Мимо него текла, текла волна поднявшегося на защиту революции народа: шла пехота, усталые лошади везли орудия, скакали быстрые всадники.

На восток.

На Колчака.

РЕБЯЧЬЕ ПОЛЕ

Летом 1930 года в селе Лягаево Кочевского района Коми-Пермяцкого национального округа был организован пионерский колхоз.

1

В начале мая тридцатого года две учительницы Лягаевской школы-четырехлетки, юные комсомолки Дуся Курочкина и Муся Жилочкина, как-то сказали ребятам после уроков:

- Сегодня объявляется ударный школьный день по борьбе с грязью в домах. В некоторых избах ужас что делается, годами не убирают! Идите, стыдите их, учите чисто жить.

Первый-второй класс отпустили домой, объяснив им значение чистоты и наказав бороться за нее в своих избах. Из учеников же четвертого и третьего классов организовали бригадки по нескольку человек - и вперед!

Шли по деревне, заходили в дома. Не спрашиваясь, принимались за работу: мели полы, шоркали стены, снимая паутину и плесень, сгребали и сбрасывали с печек не убиравшиеся многие годы пыль и хлам. Поднимался такой содом, что ничего не было видно. Удивленные, очумевшие старухи ковыляли поспешно на крыльцо, оттуда - к соседям. Там - такое же светопреставление. Спаси, господи, милостивый Никола!

Из открытых, густо выбрасывающих пыль окошек - ребячий чих. Чумазая, в пыльной одежке стояла на крыльце одного из домов третьеклассница Опёнка Минина и толковала собравшимся внизу молодкам, старухам, ребятишкам:

- В грязи-то, гляжу, больно хорошо вам жить! Такими же хотите быть, ага? - она показала на роющих завалинку двух остромордых, чрезвычайно похожих на больших крыс поросят местной породы с большими черными пятнами на шкуре. - Ведь как хорошо, когда дома-то чисто! Не будете жить по новой советской медицине - заест вас микроб!

Олёнка - первая в школе активистка.

- Слышь-ко, бабы, что девка бает!

- Что, что, что?

- Дескать, приедет из самого Кудымкара с наганом какой-то мистоп, всех начисто порешит, а иных так прямо и заест.

- Ой, ой, ой!..

В ту пору трусил мимо на лошади по своим делам председатель лягаевского колхоза "Красный Октябрь" Иван Николаевич Мелехин.

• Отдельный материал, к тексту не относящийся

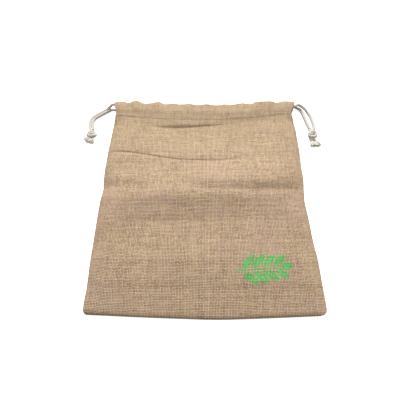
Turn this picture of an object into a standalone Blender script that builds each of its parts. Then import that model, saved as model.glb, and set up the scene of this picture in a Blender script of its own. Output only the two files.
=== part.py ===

- Эт-то еще что за митинг?

- Это, Иван Николаевич, пионерский поход за чистоту крестьянского жилья! Хватит в грязи-то им жить, пора и об медицине маленько думать. Так нам учительница Евдокия Федоровна сказала.

Председатель увечной левой рукой - половины кисти не было - потер щеку, проводил взглядом летящую по улице пыль, крякнул:

- Дело шибко хорошее! Да только управиться ли с ним вам, сопливым? Ведь тут отсталость вековая, а вы разбежались по избам, вениками - шир-шир! Кавалерийский наскок в этом вопросе ничего не решит, - время надо, силы, хотение. Под силу ли вам это, подумай, Олёнка! Ребятам что - они сейчас веники бросили, все забыли да играть побежали. А бабы с мужиками и кумекай потом: зачем это школьники по избам ходили, пыль поднимали?

- Как - силы не хватит? - обиделась девчушка. - Нас много! В третьем да в четвертом классе только больше двадцати! Надо будет - и малышню пристегнем. Сколько будет? Вот! Неужели мы все вместе грязь не одолеем? Да мы хоть какое дело изладим!